== THE INPUT ==
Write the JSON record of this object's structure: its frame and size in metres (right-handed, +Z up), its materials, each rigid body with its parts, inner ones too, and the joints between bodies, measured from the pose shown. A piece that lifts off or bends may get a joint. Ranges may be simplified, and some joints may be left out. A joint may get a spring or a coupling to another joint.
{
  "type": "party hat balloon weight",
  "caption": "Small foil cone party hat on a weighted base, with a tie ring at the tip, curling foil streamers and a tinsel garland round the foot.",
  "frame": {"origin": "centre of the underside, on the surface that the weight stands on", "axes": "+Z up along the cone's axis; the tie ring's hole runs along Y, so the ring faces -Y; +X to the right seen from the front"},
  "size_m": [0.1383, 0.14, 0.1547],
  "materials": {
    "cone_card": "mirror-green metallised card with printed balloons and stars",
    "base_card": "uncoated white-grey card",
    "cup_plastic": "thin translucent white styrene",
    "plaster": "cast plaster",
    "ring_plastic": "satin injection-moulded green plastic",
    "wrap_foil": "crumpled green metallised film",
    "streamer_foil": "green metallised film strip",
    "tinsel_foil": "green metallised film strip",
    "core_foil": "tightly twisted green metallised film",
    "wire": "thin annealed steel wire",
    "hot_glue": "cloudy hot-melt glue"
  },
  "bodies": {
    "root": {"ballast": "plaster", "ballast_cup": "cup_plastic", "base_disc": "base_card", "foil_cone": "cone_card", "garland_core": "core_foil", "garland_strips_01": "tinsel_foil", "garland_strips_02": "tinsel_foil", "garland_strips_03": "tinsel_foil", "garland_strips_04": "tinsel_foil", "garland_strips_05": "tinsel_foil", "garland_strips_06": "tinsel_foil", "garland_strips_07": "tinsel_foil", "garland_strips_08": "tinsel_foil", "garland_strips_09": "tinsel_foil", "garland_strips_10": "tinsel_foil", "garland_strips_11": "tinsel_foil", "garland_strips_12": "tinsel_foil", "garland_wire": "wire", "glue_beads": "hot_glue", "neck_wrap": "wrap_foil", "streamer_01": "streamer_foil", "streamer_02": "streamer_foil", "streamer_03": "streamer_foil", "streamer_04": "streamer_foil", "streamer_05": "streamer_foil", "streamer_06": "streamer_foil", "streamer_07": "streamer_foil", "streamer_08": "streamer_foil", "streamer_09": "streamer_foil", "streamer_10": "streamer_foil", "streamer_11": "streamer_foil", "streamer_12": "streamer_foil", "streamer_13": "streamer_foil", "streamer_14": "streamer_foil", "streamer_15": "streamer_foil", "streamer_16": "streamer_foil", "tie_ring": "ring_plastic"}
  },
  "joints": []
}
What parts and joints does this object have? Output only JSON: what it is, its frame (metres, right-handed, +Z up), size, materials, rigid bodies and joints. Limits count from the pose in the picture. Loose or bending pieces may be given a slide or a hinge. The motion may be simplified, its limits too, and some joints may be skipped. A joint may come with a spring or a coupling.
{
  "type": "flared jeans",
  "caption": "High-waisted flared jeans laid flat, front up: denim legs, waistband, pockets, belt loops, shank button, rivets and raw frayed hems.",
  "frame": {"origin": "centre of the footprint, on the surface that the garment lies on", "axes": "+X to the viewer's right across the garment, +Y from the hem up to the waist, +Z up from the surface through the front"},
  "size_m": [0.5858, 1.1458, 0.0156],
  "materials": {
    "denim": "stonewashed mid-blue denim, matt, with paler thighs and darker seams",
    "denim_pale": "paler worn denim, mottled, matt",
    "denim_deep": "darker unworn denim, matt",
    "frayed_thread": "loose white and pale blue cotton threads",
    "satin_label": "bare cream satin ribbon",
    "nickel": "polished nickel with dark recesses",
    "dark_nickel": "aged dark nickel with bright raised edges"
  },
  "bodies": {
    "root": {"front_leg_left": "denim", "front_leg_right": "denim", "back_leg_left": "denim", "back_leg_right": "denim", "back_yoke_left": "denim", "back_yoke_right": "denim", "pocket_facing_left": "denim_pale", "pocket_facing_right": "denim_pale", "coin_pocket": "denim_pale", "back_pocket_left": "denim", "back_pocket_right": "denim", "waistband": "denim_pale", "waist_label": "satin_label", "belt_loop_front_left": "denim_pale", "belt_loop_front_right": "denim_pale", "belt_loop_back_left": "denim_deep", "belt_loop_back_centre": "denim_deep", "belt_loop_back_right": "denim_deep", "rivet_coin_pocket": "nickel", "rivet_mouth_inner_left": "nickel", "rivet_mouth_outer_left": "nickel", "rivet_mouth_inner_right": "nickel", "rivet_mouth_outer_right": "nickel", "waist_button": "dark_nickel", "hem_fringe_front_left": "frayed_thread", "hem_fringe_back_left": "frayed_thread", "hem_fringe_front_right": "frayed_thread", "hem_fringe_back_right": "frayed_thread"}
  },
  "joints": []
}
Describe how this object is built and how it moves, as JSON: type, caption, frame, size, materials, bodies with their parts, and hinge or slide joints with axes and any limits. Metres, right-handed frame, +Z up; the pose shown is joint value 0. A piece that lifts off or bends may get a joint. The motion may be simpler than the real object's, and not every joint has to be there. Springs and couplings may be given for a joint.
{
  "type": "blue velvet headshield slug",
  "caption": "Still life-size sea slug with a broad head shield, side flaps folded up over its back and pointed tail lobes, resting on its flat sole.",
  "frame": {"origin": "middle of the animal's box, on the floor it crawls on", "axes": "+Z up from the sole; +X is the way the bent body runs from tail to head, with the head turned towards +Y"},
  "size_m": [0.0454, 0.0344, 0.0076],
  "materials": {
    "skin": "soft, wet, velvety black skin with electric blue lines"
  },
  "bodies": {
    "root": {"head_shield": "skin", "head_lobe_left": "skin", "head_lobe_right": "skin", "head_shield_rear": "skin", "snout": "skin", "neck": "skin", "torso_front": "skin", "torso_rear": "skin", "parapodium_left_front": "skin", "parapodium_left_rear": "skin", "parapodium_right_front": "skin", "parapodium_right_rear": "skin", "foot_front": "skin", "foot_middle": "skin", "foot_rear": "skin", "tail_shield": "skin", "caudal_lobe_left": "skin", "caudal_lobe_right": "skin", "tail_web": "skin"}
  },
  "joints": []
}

== WORK REQUIRED ==
Above are some records; extract every one of them exactly.

== SOLUTION FOR THIS EXERCISE ==
Write the JSON record of this object's structure: its frame and size in metres (right-handed, +Z up), its materials, each rigid body with its parts, inner ones too, and the joints between bodies, measured from the pose shown. A piece that lifts off or bends may get a joint. Ranges may be simplified, and some joints may be left out. A joint may get a spring or a coupling to another joint.
{
  "type": "party hat balloon weight",
  "caption": "Small foil cone party hat on a weighted base, with a tie ring at the tip, curling foil streamers and a tinsel garland round the foot.",
  "frame": {"origin": "centre of the underside, on the surface that the weight stands on", "axes": "+Z up along the cone's axis; the tie ring's hole runs along Y, so the ring faces -Y; +X to the right seen from the front"},
  "size_m": [0.1383, 0.14, 0.1547],
  "materials": {
    "cone_card": "mirror-green metallised card with printed balloons and stars",
    "base_card": "uncoated white-grey card",
    "cup_plastic": "thin translucent white styrene",
    "plaster": "cast plaster",
    "ring_plastic": "satin injection-moulded green plastic",
    "wrap_foil": "crumpled green metallised film",
    "streamer_foil": "green metallised film strip",
    "tinsel_foil": "green metallised film strip",
    "core_foil": "tightly twisted green metallised film",
    "wire": "thin annealed steel wire",
    "hot_glue": "cloudy hot-melt glue"
  },
  "bodies": {
    "root": {"ballast": "plaster", "ballast_cup": "cup_plastic", "base_disc": "base_card", "foil_cone": "cone_card", "garland_core": "core_foil", "garland_strips_01": "tinsel_foil", "garland_strips_02": "tinsel_foil", "garland_strips_03": "tinsel_foil", "garland_strips_04": "tinsel_foil", "garland_strips_05": "tinsel_foil", "garland_strips_06": "tinsel_foil", "garland_strips_07": "tinsel_foil", "garland_strips_08": "tinsel_foil", "garland_strips_09": "tinsel_foil", "garland_strips_10": "tinsel_foil", "garland_strips_11": "tinsel_foil", "garland_strips_12": "tinsel_foil", "garland_wire": "wire", "glue_beads": "hot_glue", "neck_wrap": "wrap_foil", "streamer_01": "streamer_foil", "streamer_02": "streamer_foil", "streamer_03": "streamer_foil", "streamer_04": "streamer_foil", "streamer_05": "streamer_foil", "streamer_06": "streamer_foil", "streamer_07": "streamer_foil", "streamer_08": "streamer_foil", "streamer_09": "streamer_foil", "streamer_10": "streamer_foil", "streamer_11": "streamer_foil", "streamer_12": "streamer_foil", "streamer_13": "streamer_foil", "streamer_14": "streamer_foil", "streamer_15": "streamer_foil", "streamer_16": "streamer_foil", "tie_ring": "ring_plastic"}
  },
  "joints": []
}
What parts and joints does this object have? Output only JSON: what it is, its frame (metres, right-handed, +Z up), size, materials, rigid bodies and joints. Limits count from the pose in the picture. Loose or bending pieces may be given a slide or a hinge. The motion may be simplified, its limits too, and some joints may be skipped. A joint may come with a spring or a coupling.
{
  "type": "flared jeans",
  "caption": "High-waisted flared jeans laid flat, front up: denim legs, waistband, pockets, belt loops, shank button, rivets and raw frayed hems.",
  "frame": {"origin": "centre of the footprint, on the surface that the garment lies on", "axes": "+X to the viewer's right across the garment, +Y from the hem up to the waist, +Z up from the surface through the front"},
  "size_m": [0.5858, 1.1458, 0.0156],
  "materials": {
    "denim": "stonewashed mid-blue denim, matt, with paler thighs and darker seams",
    "denim_pale": "paler worn denim, mottled, matt",
    "denim_deep": "darker unworn denim, matt",
    "frayed_thread": "loose white and pale blue cotton threads",
    "satin_label": "bare cream satin ribbon",
    "nickel": "polished nickel with dark recesses",
    "dark_nickel": "aged dark nickel with bright raised edges"
  },
  "bodies": {
    "root": {"front_leg_left": "denim", "front_leg_right": "denim", "back_leg_left": "denim", "back_leg_right": "denim", "back_yoke_left": "denim", "back_yoke_right": "denim", "pocket_facing_left": "denim_pale", "pocket_facing_right": "denim_pale", "coin_pocket": "denim_pale", "back_pocket_left": "denim", "back_pocket_right": "denim", "waistband": "denim_pale", "waist_label": "satin_label", "belt_loop_front_left": "denim_pale", "belt_loop_front_right": "denim_pale", "belt_loop_back_left": "denim_deep", "belt_loop_back_centre": "denim_deep", "belt_loop_back_right": "denim_deep", "rivet_coin_pocket": "nickel", "rivet_mouth_inner_left": "nickel", "rivet_mouth_outer_left": "nickel", "rivet_mouth_inner_right": "nickel", "rivet_mouth_outer_right": "nickel", "waist_button": "dark_nickel", "hem_fringe_front_left": "frayed_thread", "hem_fringe_back_left": "frayed_thread", "hem_fringe_front_right": "frayed_thread", "hem_fringe_back_right": "frayed_thread"}
  },
  "joints": []
}
Describe how this object is built and how it moves, as JSON: type, caption, frame, size, materials, bodies with their parts, and hinge or slide joints with axes and any limits. Metres, right-handed frame, +Z up; the pose shown is joint value 0. A piece that lifts off or bends may get a joint. The motion may be simpler than the real object's, and not every joint has to be there. Springs and couplings may be given for a joint.
{
  "type": "blue velvet headshield slug",
  "caption": "Still life-size sea slug with a broad head shield, side flaps folded up over its back and pointed tail lobes, resting on its flat sole.",
  "frame": {"origin": "middle of the animal's box, on the floor it crawls on", "axes": "+Z up from the sole; +X is the way the bent body runs from tail to head, with the head turned towards +Y"},
  "size_m": [0.0454, 0.0344, 0.0076],
  "materials": {
    "skin": "soft, wet, velvety black skin with electric blue lines"
  },
  "bodies": {
    "root": {"head_shield": "skin", "head_lobe_left": "skin", "head_lobe_right": "skin", "head_shield_rear": "skin", "snout": "skin", "neck": "skin", "torso_front": "skin", "torso_rear": "skin", "parapodium_left_front": "skin", "parapodium_left_rear": "skin", "parapodium_right_front": "skin", "parapodium_right_rear": "skin", "foot_front": "skin", "foot_middle": "skin", "foot_rear": "skin", "tail_shield": "skin", "caudal_lobe_left": "skin", "caudal_lobe_right": "skin", "tail_web": "skin"}
  },
  "joints": []
}